Everything we create is subjected to the test of stability. If we carelessly staple many bricks on top of each other, not only won't we build a house, but a falling brick may be the last thing we see when the wind blows. Earthquakes and floods will test the base of the house, rain will test the top, wind will test the walls on the side. Noise from the neighbors will test how stable the rules of good citizenship are. If they aren't, building a stable house is still unwarranted, especially when everyone could break into it. Proudly declaring yourself a Ferrari owner midst an average of Volkswagen Golfs will likely leave you without a car. This shows that the structure within the context matters a lot.

Thinking in hierarchies is just one way to organize the complexity as we perceive it. Each room has furniture, which contains various objects, which keep other things as well. We know which is where or in other words, where in this idealized hierarchy to look for once we need something. Drawers are subdivided to keep different kinds of utensils, so that the most frequently used items like spoons and forks are more conveniently accessible than infrequently used ones like can openers or corkscrews. Once we learn the structural organisation of a home and our model of it is fairly accurate, finding the path from one room to another becomes easier. And so complexity becomes slightly more manageable if not completely overwhelming. The more we train ourselves to be able to retain more complex models, the better we become at it.

A refrigerator also needs to be well-organized, so that we can find quickly the products we need. Relying on our visual system to find the right item is not enough, since some items may remain hidden behind other ones. But our mental model tells us that the last time we have put product A behind product B, so it must still be there, if not already consumed by someone else. So we know where to look first.

Finding the right file is possible only through the structure of a directory with an accurate label. We may have multiple files with the same name, so there is no way to know in advance which one we need. A search would return all similar looking names, which doesn't tell us much. But we may have an idea of the (approximate) directory label in which that file is located. This label is likely to be based on a model we have created for ourselves based on how important we perceive our data to be. By introducing structure through the labels, we can find more easily both individual and related items.

The common theme behind all these cases is the derivation of the model from reality as a means to enable structure. But it is more interesting to observe how a mental model (head-first) could be used to create real products. If we can hold complex structure in our head, this can enable the creation of products that rely on reading from and writing to this structure. Then, despite all complexity, we would know where the blinking on this structure occurs, based on how we chose to arrange the concepts and things in our head. If we look at disk defragmentation software, we see that at the start a lot of different regions are blinking, which suggests that the software is inspecting the structure of its given world. But once the model of it is built, the defragmentation process becomes much more linear, with only occational reads from distant locations. This suggests that given incomplete information, we can only proceed in a suboptimal way. The structure itself enhances our decision-making.

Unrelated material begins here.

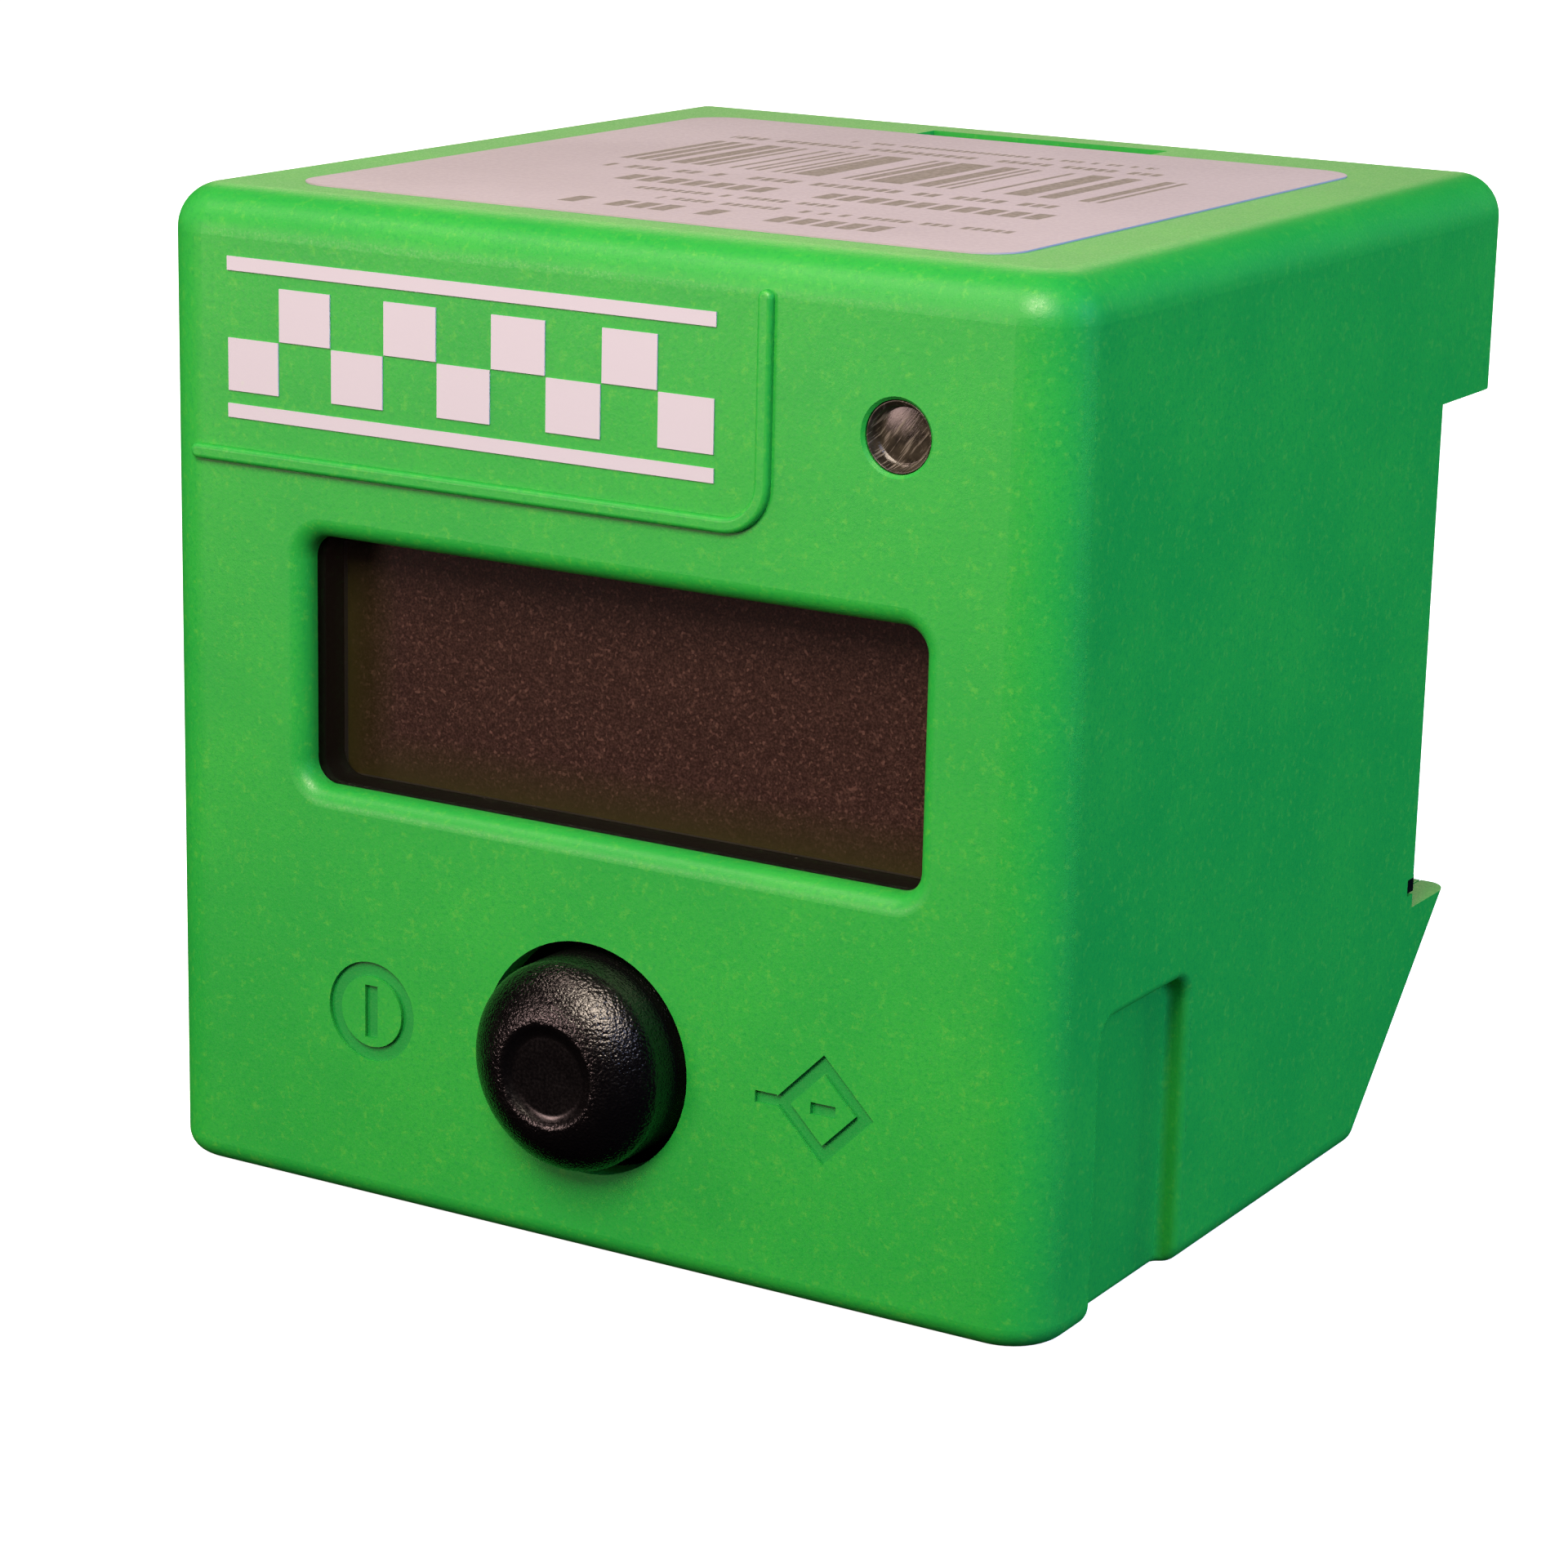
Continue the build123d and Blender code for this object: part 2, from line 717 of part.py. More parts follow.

As we have already seen, interfering with other people's structure and their own understanding of the world is never a good idea, unless we want to slow them down. This is often not well understood in organizations where people move fast from one project to the next or change from one team to another. This way, there is no sufficient time to build any model or architecture that will stand the test of time.

A monolithic codebase makes it hard to make changes or to contribute. Trying to separate our concerns while working in code is another way to create a structure where everything can be found quickly. It is helpful to think in terms of “maximum margin separating hyperplane” to understand how the various responsibilities within the system can be clustered before we start to manually assign individual files to them. Then, the proper labeling scheme will naturally fall into place. For instance, all operations touching the database would belong to the Model cluster, all layouts to the View cluster and all interactions to the Controller cluster. MVC is just an idea, which everyone understands differently, but it illustrates well the attempt to keep the concerns separated by a wide margin. As the number of clusters grows and they increase in size, they may move more closely together, which will increase the potential for mistakes.

Knowing when structure works against us is valuable as well. Too much of it can slow down processes or lead to projects with missed deadlines. Sometimes a system can fall under its own weight, created by excessive structure. This makes it hard to understand and leads to companies of many people, none of which truly knows how things work in their entirety. Too much organizational structure inhibits creativity and can lead to increased bureaucracy.

While trying to ship faster, we often penalize projects that would benefit from more structure. The release itself becomes the celebrated event behind which the quality of work is actually deteriorating and especially so after the next batch of changes is introduced. “We need it fast and now” becomes a tool for stressing and concurrent brain hacking on the structures that the programmer is trying to manipulate in mind, which is dangerous for any software project. When overworked/tired programmers are unable to hear their own voices, their choices and the quality of their products begin to suffer.